• Prompt: Select, from the data, each line where "this" occurs.

• Given information:

[start]

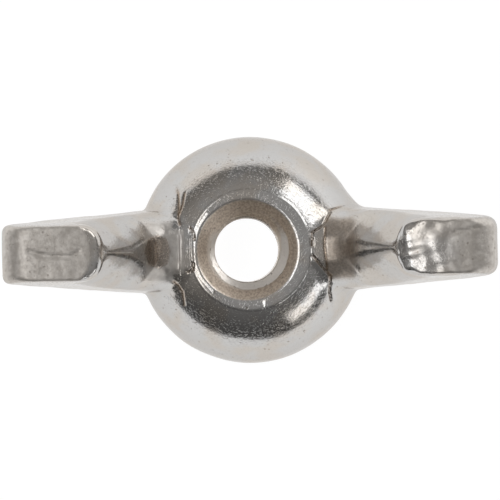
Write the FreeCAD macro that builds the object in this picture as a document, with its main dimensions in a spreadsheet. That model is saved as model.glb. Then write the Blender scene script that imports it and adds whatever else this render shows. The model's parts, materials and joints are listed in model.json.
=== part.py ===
import FreeCAD, Part
import math
import os

import Sketcher
from FreeCAD import Vector

# One-piece cold-forged wing nut with an internal thread of 1/4 inch, 20 turns to the inch.
# Frame: millimetres, +Z up along the thread, +X along the wings, origin at the centre of the bearing face.

DRIVING_SIZES = (
    ("wing_span", 35.8, "over both wing tips"),
    ("overall_height", 18.3, "bearing face to the finger pads"),
    ("hub_radius", 8.9, "widest radius of the domed hub"),
    ("hub_height", 7.15, "bearing face to the flat ring round the mouth"),
    ("hub_band", 0.55, "height at which the dome starts"),
    ("base_edge_round", 0.35, "round on the rim of the bearing face"),
    ("thread_root_radius", 3.2, "thread roots: a nominal 3.175 with clearance"),
    ("thread_pitch", 1.27, "20 turns to the inch"),
    ("top_sink_margin", 0.7, "from the thread roots out to the upper countersink's mouth"),
    ("ring_width", 0.8, "flat ring round the upper countersink"),
    ("base_sink_margin", 0.2, "from the thread roots out to the lower countersink's mouth"),
    ("wing_base_thickness", 7.0, "across a wing, measured at the bearing face"),
    ("wing_pad_thickness", 4.0, "across a wing at the finger pad"),
    ("pad_inner_radius", 10.8, "bore axis to the inner end of a finger pad"),
    ("inner_lean", 18.8, "lean of a wing's inner face from upright, in degrees"),
    ("inner_edge_round", 1.25, "round on the inner edges of a wing"),
    ("rim_round", 0.4, "round along a wing's outer edges and round its finger pad"),
    ("valley_round", 1.9, "hollow between the saddle and a wing's inner face"),
    ("tip_round", 2.2, "round of the wing tip, seen from the side"),
    ("foot_inset", 1.3, "from the hub's widest radius in to the end of a wing's outer edge"),
    ("foot_height", 0.7, "height of that end, inside the hub"),
)

THREAD_FLANK = 30.0         # half of the thread's 60 degree V, in degrees
THREAD_DEPTH_SHARE = 0.52   # depth from crest to root, as a share of the pitch
ROOT_FLAT_SHARE = 0.125     # flat at the thread root, as a share of the pitch
RUNOUT_TURNS = 2            # turns that the thread's cut runs past each face
GROOVE_OVERRUN = 0.12       # how far the groove's section stands inside the crests
CUT_OVERRUN = 1.0           # how far other cuts run past what they cut
BORE_ARCS = 6               # arcs that the drilled hole's outline is drawn with
NEAR = 1e-3                 # two places closer than this are one

START, END, CENTRE = 1, 2, 3    # the sketcher's numbers for a curve's points
ORIGIN = (-1, 1)                # and for a sketch's own origin
UPRIGHT = -2                    # its upright axis
LEVEL = -1                      # and its level one

doc = FreeCAD.newDocument("wing_nut")
sheet = doc.addObject("Spreadsheet::Sheet", "sizes")
for row, (alias, value, note) in enumerate(DRIVING_SIZES, start=1):
    sheet.set("A%d" % row, alias)
    sheet.set("B%d" % row, str(value))
    sheet.set("C%d" % row, note)
    sheet.setAlias("B%d" % row, alias)
doc.recompute()
size = {alias: float(sheet.get(alias)) for alias, value, note in DRIVING_SIZES}

nut = doc.addObject("PartDesign::Body", "wing_nut")
nut.Label = "wing_nut"


def origin_feature(role):
    return next(feature for feature in nut.Origin.OriginFeatures if feature.Role == role)


def new_sketch(name, plane_role):
    sketch = nut.newObject("Sketcher::SketchObject", name)
    sketch.AttachmentSupport = [(origin_feature(plane_role), "")]
    sketch.MapMode = "FlatFace"
    return sketch


def end_near(sketch, curve, place):
    """Which end of a curve lies at a place: an arc's own start may be either."""
    def gap(end):
        point = sketch.getPoint(curve, end)
        return math.hypot(point.x - place[0], point.y - place[1])
    return min((START, END), key=gap)


def join(sketch, kind, *where):
    return sketch.addConstraint(Sketcher.Constraint(kind, *where))


def draw_loop(sketch, steps):
    """Draws a closed outline and returns its curves. A step is (start, middle, smooth): a line runs from its start
    to the next step's start, or an arc through middle; smooth makes it tangent to the step before."""
    curves = []
    for (start, middle, smooth), following in zip(steps, steps[1:] + steps[:1]):
        places = [Vector(*place, 0) for place in (start, middle, following[0]) if place]
        curve = Part.Arc(*places) if middle else Part.LineSegment(*places)
        curves.append(sketch.addGeometry(curve, False))
    for k, (start, middle, smooth) in enumerate(steps):
        before, after = curves[k - 1], curves[k]
        kind = "Tangent" if smooth else "Coincident"
        join(sketch, kind, before, end_near(sketch, before, start), after, end_near(sketch, after, start))
    return curves


def bind(sketch, name, expression, kind, *where):
    """A named dimension of a sketch that follows the sheet."""
    sketch.renameConstraint(join(sketch, kind, *where), name)
    sketch.setExpression("Constraints." + name, expression)


def bind_point(sketch, name, curve, end, across=None, up=None):
    """Holds a point at (across, up) from the origin, each an expression."""
    here = sketch.getPoint(curve, end)
    if across:
        bind(sketch, name + "_across", across, "DistanceX", *ORIGIN, curve, end, here.x)
    if up:
        bind(sketch, name + "_up", up, "DistanceY", *ORIGIN, curve, end, here.y)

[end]

• Answer in full:
Write the FreeCAD macro that builds the object in this picture as a document, with its main dimensions in a spreadsheet. That model is saved as model.glb. Then write the Blender scene script that imports it and adds whatever else this render shows. The model's parts, materials and joints are listed in model.json.
NEAR = 1e-3                 # two places closer than this are one